Goldman Sachs engages in a full range of investment banking, securities
trading, market-making and brokerage services for institutional and individual
clients. In the ordinary course of its business, Goldman Sachs may actively
trade the equity and debt securities of Santa Fe for its own account and the
accounts of its customers and, accordingly, may at any time hold a long or
short position in such securities. As of February 18, 1997, Goldman Sachs
held a net long position of approximately 34,003 Santa Fe Shares.

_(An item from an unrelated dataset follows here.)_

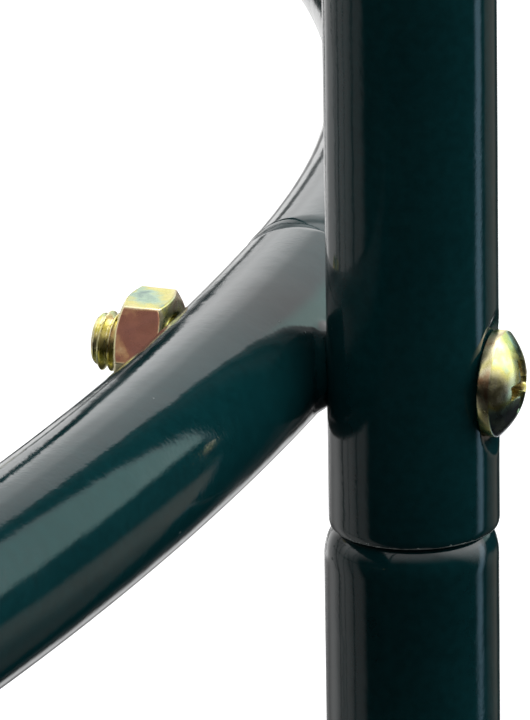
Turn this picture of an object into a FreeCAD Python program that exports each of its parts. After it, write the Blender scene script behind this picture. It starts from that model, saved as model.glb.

Goldman
Sachs does not admit that it or any of its directors, officers, employees or
affiliates is a "participant," as defined in Schedule 14A promulgated under
the Securities Exchange Act of 1934, as amended, by the Securities and
Exchange Commission or that Schedule 14A requires the disclosure of certain
information concerning Goldman Sachs.